I WRITE to introduce myself to those who keep wondering, who is this girl running in Precinct 5?

Este gi håyi yu.

My grandmother is Rosalia Crisostimo Aldan, the oldest of 10 siblings. She was a Chamorro in Yap during the war. She lost her first husband, Felipe Aquino to a bombing while in Yap. She, her two children and many others were repatriated to Tinian after the war. There, she remarried Alfred Flores Fleming and our family grew.
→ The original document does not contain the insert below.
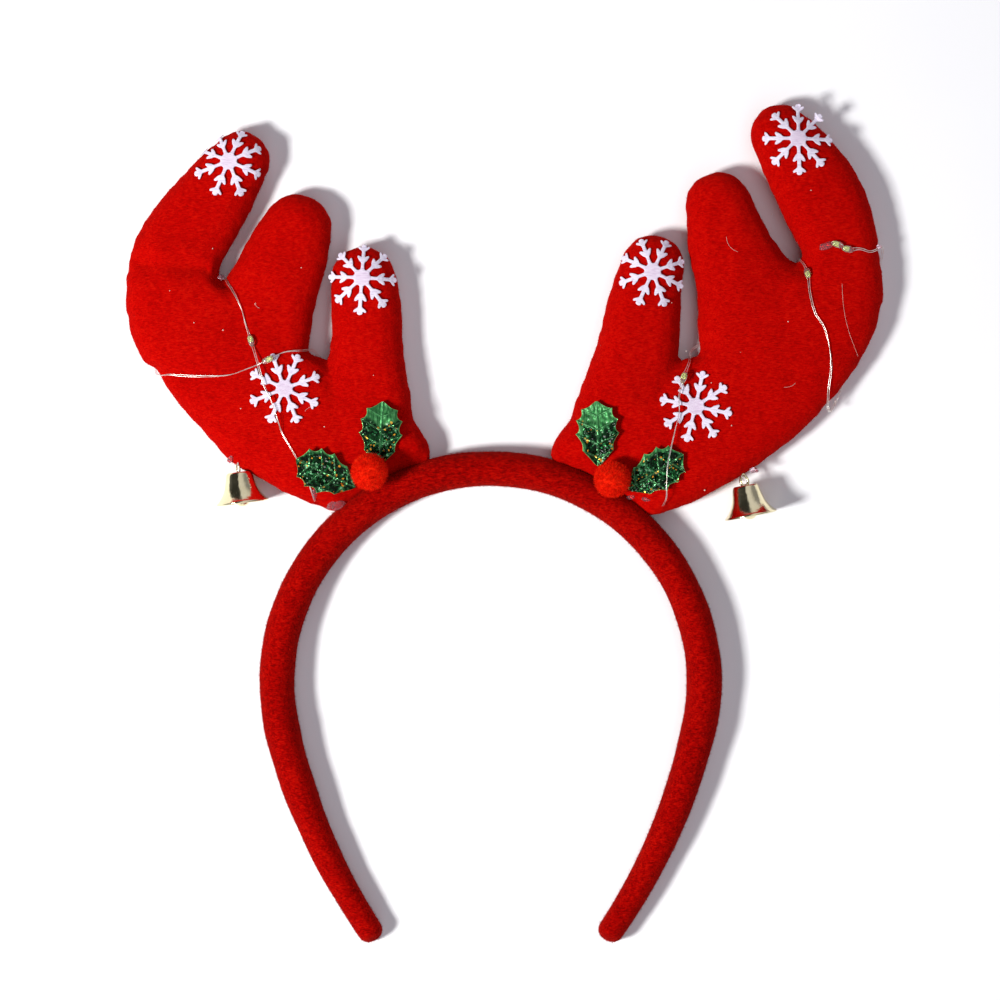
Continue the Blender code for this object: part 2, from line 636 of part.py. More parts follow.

Her entrepreneurial spirit was always present, when she sold wood bundles to the Japanese as a youth of 8, to when she collected the government issued rations at the dump after the war and remade them into empanada which she sold back to the people who threw it out in the first place.  Jose C. Tenorio of Joeten Enterprises was one of my grandmother's mentors and first investors of the Fleming Store when she opened it back in 1969. 

Este gi håyi yu.

My Grandfather is Alfred Flores Fleming.  He was the third oldest of 9 children.  He retired as the superintendent of the Trust Territory's Public Works, which today would function like facilities maintenance for all public entities like CUC, PSS, court, seaport, airport, the list goes on.  Like the most the people who grew up in the German and Japanese era, he was not afforded a formal education, but he could speak multiple languages and that is what led him to have this opportunity during the Trust Territory.   He was a product of the war.  He never threw things away.  They could always be useful he said.  You never know; as he would perform magic and fix the clutch on my car using just a paperclip and a washer, which he sanded down just so.   

Este gi håyi yu.

My grandparents taught me to always work hard.  Work as hard as we do, or harder, but never less. 

My grandparents taught me to be honest.  Your honor is your name.  Your honor is your word. 

My grandparents taught me that in order to have change, you have to know and honor your past.  You don't throw out everything, because it might be useful.  You never know. 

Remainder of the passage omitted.